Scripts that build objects

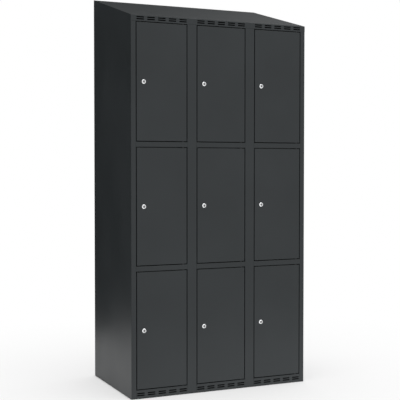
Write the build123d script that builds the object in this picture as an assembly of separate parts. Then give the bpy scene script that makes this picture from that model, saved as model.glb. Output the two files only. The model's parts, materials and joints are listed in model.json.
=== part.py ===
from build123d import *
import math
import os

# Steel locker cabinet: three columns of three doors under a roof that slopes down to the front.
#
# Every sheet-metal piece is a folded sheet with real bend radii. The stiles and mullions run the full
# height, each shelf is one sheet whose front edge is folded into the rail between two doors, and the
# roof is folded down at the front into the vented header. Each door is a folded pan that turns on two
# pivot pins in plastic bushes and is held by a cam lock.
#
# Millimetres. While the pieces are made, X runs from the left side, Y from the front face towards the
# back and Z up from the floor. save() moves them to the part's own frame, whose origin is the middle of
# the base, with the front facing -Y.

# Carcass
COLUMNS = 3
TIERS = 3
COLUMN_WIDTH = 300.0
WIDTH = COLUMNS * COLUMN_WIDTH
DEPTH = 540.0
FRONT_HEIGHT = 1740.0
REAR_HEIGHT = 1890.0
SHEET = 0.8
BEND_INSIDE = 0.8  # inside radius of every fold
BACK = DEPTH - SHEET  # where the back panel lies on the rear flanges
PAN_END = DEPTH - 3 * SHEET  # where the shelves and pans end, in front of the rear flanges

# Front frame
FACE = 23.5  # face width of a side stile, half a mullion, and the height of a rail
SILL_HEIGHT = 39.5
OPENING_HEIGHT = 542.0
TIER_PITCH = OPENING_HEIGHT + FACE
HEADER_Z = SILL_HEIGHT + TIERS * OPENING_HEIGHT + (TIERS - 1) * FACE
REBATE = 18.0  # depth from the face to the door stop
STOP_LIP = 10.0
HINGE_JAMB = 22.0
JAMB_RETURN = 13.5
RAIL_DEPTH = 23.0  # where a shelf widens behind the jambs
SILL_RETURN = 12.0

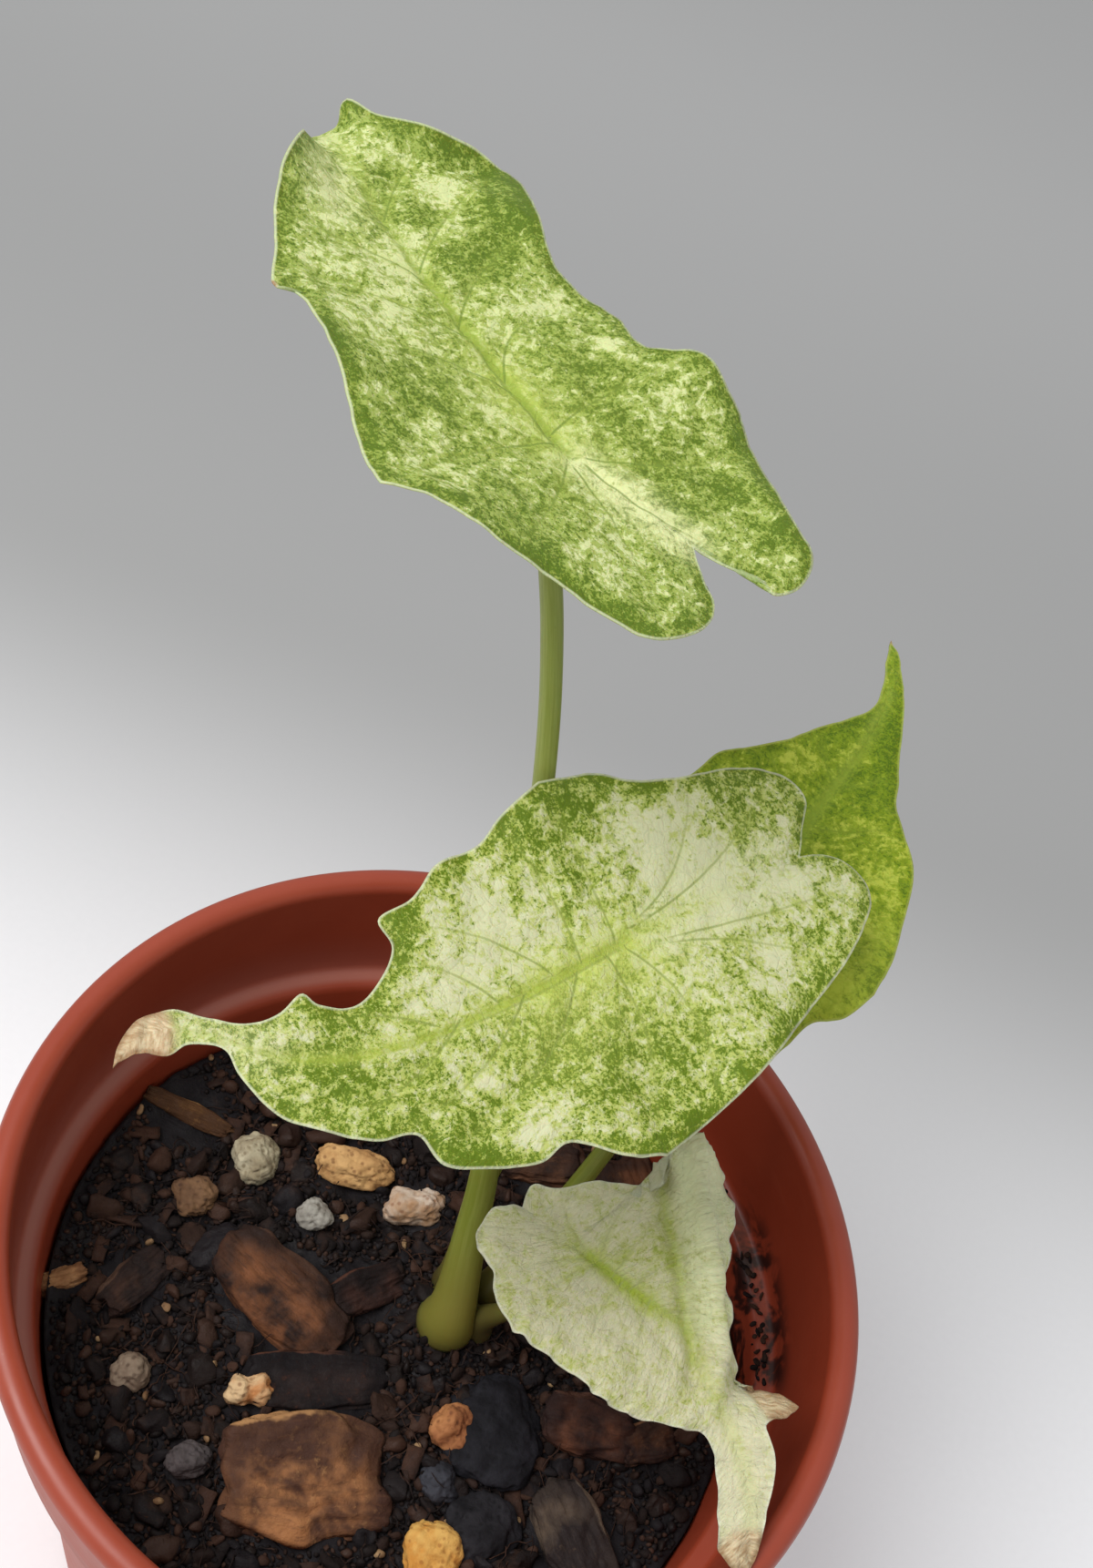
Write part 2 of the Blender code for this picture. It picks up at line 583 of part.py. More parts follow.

Request> Please quote every record above exactly as it appears.

Task solution>
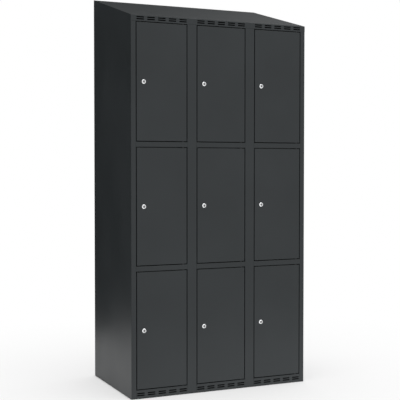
Write the build123d script that builds the object in this picture as an assembly of separate parts. Then give the bpy scene script that makes this picture from that model, saved as model.glb. Output the two files only. The model's parts, materials and joints are listed in model.json.
=== part.py ===
from build123d import *
import math
import os

# Steel locker cabinet: three columns of three doors under a roof that slopes down to the front.
#
# Every sheet-metal piece is a folded sheet with real bend radii. The stiles and mullions run the full
# height, each shelf is one sheet whose front edge is folded into the rail between two doors, and the
# roof is folded down at the front into the vented header. Each door is a folded pan that turns on two
# pivot pins in plastic bushes and is held by a cam lock.
#
# Millimetres. While the pieces are made, X runs from the left side, Y from the front face towards the
# back and Z up from the floor. save() moves them to the part's own frame, whose origin is the middle of
# the base, with the front facing -Y.

# Carcass
COLUMNS = 3
TIERS = 3
COLUMN_WIDTH = 300.0
WIDTH = COLUMNS * COLUMN_WIDTH
DEPTH = 540.0
FRONT_HEIGHT = 1740.0
REAR_HEIGHT = 1890.0
SHEET = 0.8
BEND_INSIDE = 0.8  # inside radius of every fold
BACK = DEPTH - SHEET  # where the back panel lies on the rear flanges
PAN_END = DEPTH - 3 * SHEET  # where the shelves and pans end, in front of the rear flanges

# Front frame
FACE = 23.5  # face width of a side stile, half a mullion, and the height of a rail
SILL_HEIGHT = 39.5
OPENING_HEIGHT = 542.0
TIER_PITCH = OPENING_HEIGHT + FACE
HEADER_Z = SILL_HEIGHT + TIERS * OPENING_HEIGHT + (TIERS - 1) * FACE
REBATE = 18.0  # depth from the face to the door stop
STOP_LIP = 10.0
HINGE_JAMB = 22.0
JAMB_RETURN = 13.5
RAIL_DEPTH = 23.0  # where a shelf widens behind the jambs
SILL_RETURN = 12.0

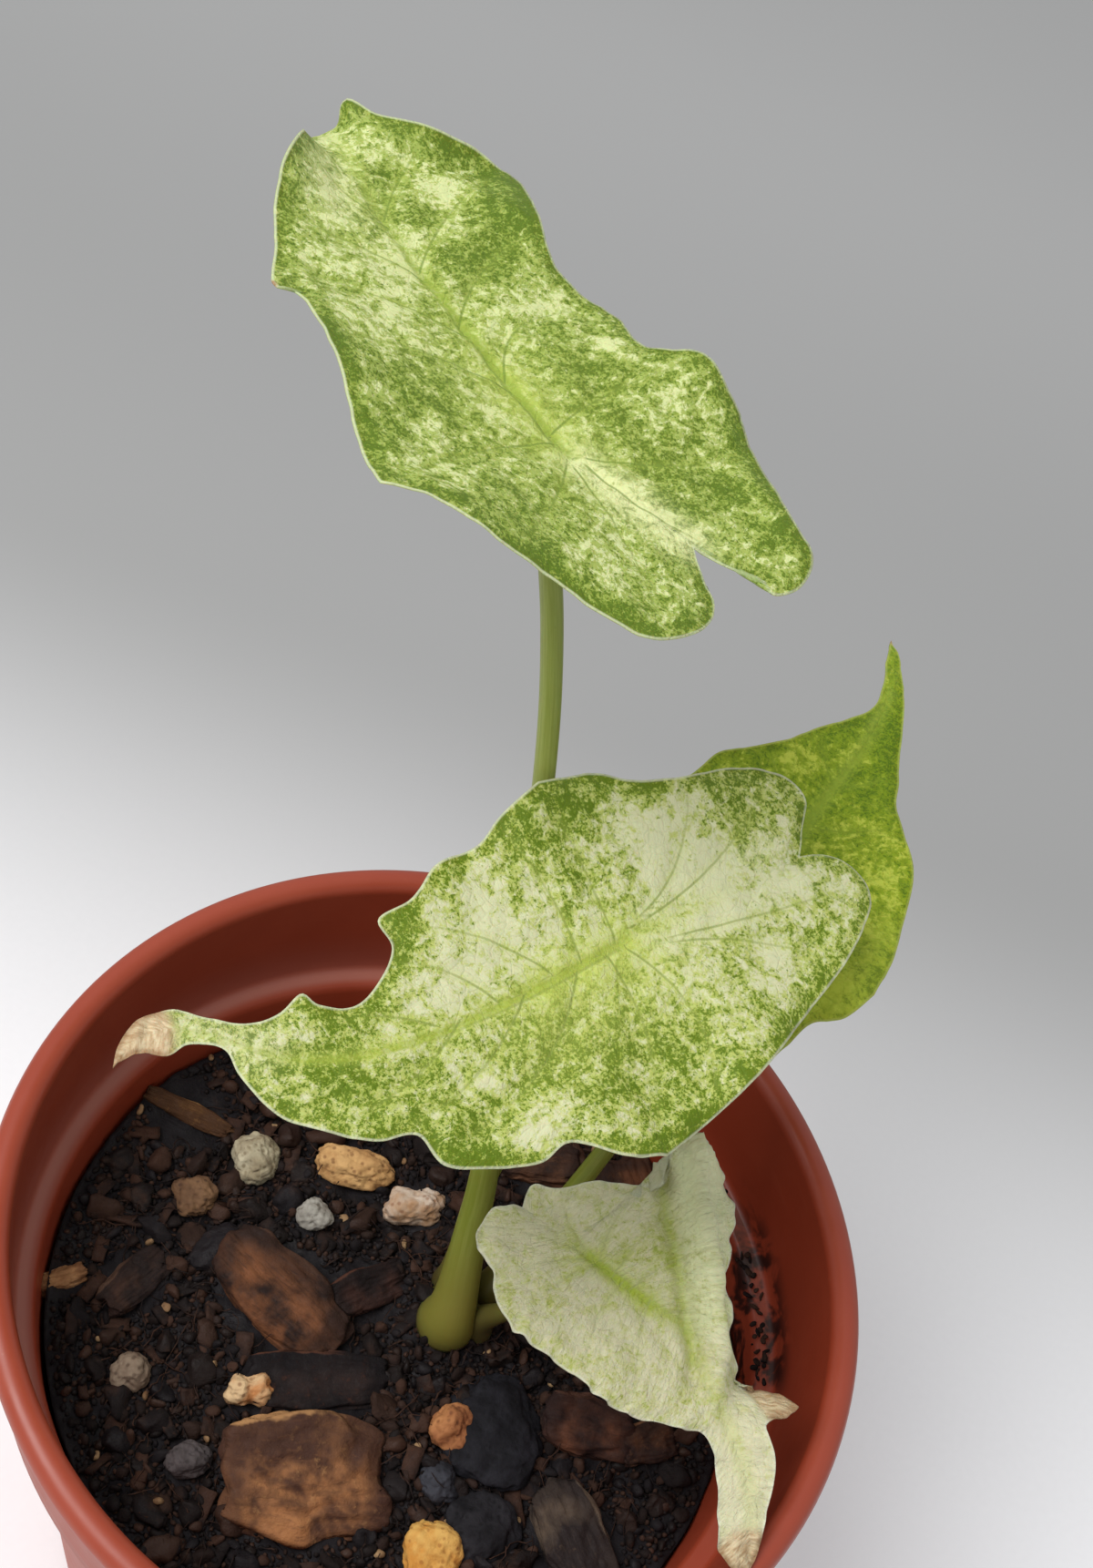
Write part 2 of the Blender code for this picture. It picks up at line 583 of part.py. More parts follow.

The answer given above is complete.